Les conditions climatiques ont bien évolué. Jusqu’à l’entrée en Turquie le climat était estival et méditerranéen, c’est-à-dire chaud et sec, avec des nuits elles aussi chaudes. En montant sur le plateau anatolien et maintenant sur le plateau transcaucasien, les journées sont douces et ensoleillées mais les nuits très fraîches à cause de l’altitude encore 1000 et 2000 m. J’ai eu même eu quelques gelées. La température monte très vite dans la matinée avec 15-20° de gagnés en quelques heures, et perdus lorsque le soleil se couche. L’automne s’installe et avec lui les journées de plus en plus courtes. C’est assez fatigant d’avoir à supporter le froid sur les parties exposées (visage, pieds, mains) tandis que les vêtements et l’effort tiennent chaud le reste du corps. Ces conditions m’obligent aussi à rester sous la tente dès que le soleil est couché. Les journées sont plus courtes et peut-être plus intenses pour continuer à avancer.
Le vélo tient le coup malgré des passages difficiles qui secouent pas mal ! Pas de crevaison à déplorer depuis l’Italie, soit 5000 km. C’était, pour rappel, des ruptures de rustines et pas des vraies crevaisons donc les pneus Schwalbe à 45€ l’unité font parfaitement leur travail, ils n’ont pas failli depuis le départ et ils sont bien partis pour vivre encore un bon paquet de kilomètres. La béquille a cassé au milieu de la Turquie mais j’utilise maintenant un bâton : c’est beaucoup plus stable et ça ne coûte rien ! La chaine avait cassé plusieurs fois en Grèce mais, depuis, plus de casse à déplorer. Certains pignons et plateaux sont bien usés, les dents sont taillées en pointe et risquent de ne plus très bien accrocher la chaine, à surveiller. Le reste du matériel fonctionne parfaitement, hormis le matelas qui voient les bandes de mousse intérieures se décoller en partie et former des bosses inconfortables.
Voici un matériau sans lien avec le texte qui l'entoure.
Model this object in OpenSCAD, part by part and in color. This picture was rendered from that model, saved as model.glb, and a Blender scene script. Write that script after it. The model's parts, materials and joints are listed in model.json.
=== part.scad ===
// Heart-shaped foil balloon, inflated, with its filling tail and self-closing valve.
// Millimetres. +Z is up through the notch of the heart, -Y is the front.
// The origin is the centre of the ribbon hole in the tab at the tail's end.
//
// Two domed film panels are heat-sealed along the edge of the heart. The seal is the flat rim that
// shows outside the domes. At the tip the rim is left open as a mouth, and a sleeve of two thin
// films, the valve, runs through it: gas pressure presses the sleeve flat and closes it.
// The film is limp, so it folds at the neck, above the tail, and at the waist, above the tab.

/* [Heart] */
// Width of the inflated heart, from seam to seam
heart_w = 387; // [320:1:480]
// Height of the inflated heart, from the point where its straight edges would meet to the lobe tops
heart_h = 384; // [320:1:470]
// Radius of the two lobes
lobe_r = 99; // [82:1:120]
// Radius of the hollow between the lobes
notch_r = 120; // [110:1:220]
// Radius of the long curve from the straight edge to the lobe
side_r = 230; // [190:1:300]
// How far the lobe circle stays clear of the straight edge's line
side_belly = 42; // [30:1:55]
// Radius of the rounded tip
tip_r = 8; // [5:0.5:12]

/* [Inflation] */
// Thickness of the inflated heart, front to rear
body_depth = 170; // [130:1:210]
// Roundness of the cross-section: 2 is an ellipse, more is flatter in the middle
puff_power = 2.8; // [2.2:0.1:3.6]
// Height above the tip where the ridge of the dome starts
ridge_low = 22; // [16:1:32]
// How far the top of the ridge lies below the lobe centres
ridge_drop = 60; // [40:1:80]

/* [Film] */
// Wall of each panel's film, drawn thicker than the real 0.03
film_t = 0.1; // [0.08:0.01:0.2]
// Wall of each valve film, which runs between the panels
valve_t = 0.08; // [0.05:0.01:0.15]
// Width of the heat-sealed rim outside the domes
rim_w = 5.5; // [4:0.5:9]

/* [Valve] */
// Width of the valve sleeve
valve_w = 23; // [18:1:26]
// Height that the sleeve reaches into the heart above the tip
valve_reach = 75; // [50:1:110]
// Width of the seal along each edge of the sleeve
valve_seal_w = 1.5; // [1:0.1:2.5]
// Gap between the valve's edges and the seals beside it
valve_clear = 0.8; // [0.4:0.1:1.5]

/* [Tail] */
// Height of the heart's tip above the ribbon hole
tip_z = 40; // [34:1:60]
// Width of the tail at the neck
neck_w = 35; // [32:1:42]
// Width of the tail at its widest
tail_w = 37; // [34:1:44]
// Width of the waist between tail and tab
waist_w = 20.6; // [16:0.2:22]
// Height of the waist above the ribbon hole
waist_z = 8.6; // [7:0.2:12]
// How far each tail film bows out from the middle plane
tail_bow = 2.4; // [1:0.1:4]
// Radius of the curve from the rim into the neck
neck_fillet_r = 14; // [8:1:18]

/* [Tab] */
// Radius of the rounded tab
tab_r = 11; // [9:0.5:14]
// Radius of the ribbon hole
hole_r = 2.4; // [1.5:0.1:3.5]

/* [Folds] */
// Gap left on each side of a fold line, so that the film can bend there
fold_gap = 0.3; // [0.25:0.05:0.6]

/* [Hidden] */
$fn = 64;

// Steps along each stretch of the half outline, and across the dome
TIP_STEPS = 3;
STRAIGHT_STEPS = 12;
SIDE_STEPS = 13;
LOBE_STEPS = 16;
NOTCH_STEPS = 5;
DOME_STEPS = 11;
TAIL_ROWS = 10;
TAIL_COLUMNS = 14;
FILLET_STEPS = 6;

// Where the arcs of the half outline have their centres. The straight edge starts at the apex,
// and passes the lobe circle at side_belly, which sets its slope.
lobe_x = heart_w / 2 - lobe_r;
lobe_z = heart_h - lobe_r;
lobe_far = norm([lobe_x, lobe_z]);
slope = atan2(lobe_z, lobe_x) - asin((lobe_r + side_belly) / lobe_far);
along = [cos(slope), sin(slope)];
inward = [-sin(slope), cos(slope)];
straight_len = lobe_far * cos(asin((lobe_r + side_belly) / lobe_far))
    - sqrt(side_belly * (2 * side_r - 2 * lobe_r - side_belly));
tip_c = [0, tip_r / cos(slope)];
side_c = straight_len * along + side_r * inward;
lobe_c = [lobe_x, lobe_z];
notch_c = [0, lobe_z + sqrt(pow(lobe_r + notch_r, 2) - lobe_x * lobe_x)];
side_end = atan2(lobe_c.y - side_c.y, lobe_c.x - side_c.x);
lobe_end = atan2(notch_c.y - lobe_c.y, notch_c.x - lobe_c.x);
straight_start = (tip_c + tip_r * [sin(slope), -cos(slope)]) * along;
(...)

Côté budget, je m’étais donné comme ordre de grandeur 10€ par jour. En gros ça veut dire pas d’hôtel et de temps en temps des déjeuners au restaurant. Je suis à 1036€ dépensés en 104 jours, c’est amusant de voir que je respecte le budget d’aussi près alors que je ne compte les dépenses qu’une fois par mois ! En réalité j’inclus toutes les dépenses même les choses exceptionnelles comme des réparations vélos, des expéditions de colis ou les frais pour le visa.
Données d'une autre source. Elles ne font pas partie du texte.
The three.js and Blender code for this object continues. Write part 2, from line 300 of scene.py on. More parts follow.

J’adore voir le paysage défiler et changer, me repérer avec telle colline ou telle montagne, la voir s’approcher puis s’éloigner au long de la journée, voir aussi l’avancement sur la carte. Les contacts avec les gens sont malheureusement le plus souvent limités par la langue, ils me parlent, je devine les questions typiques : tu viens d’où, tu vas où, tu as quel âge, tu es seul, et cela plusieurs fois par jour. C’est un vrai plaisir de rencontrer quelqu’un avec qui la conversation peut aller un peu plus loin. Ça serait bien ambitieux de vouloir apprendre la langue, je ne suis pas doué pour cela. En plus les 5 pays que je viens de passer ou vais passer utilisent 6 alphabets différents : grec en Grèce, latin en Turquie, géorgien et cyrillique en Géorgie, arménien et cyrillique en Arménie et arabe en Iran ; je ne peux la plupart du temps même pas essayer de deviner ce qui est écrit ! Mais on s’en sort toujours pour les choses basiques, à force de temps et d’essais / erreurs. Ça fait parti du voyage et de l’immersion, c’est tout l’intérêt de ce genre de voyage que de sortir des sentiers battus et des quelques lieux très habitués au tourisme. Les gens sont surpris de me voir débarquer là, me demandent ce qui a bien pu m’amener dans ce coin perdu et c’est vrai que c’est bizarre pour eux de se dire qu’un type est venu depuis Paris à vélo jusqu’à leur village !
Pour la suite, je vais grimper haut en Arménie pour visiter un lac à l’eau cristalline et le caravansérail le mieux préservé du pays. Je traverserai ensuite les montagnes du Karabagh, paraît-il magnifiques, avant de passer en Iran. Je resterai dans les terres sans rejoindre la mer Caspienne, ça m’évitera des cols élevés et surtout de longer la mer où le camping sera difficile et le trafic routier désagréable sur la seule route présente. Je ne sais pas encore si j’irai à Téhéran, l’entrée de la ville sera sans doute un cauchemar.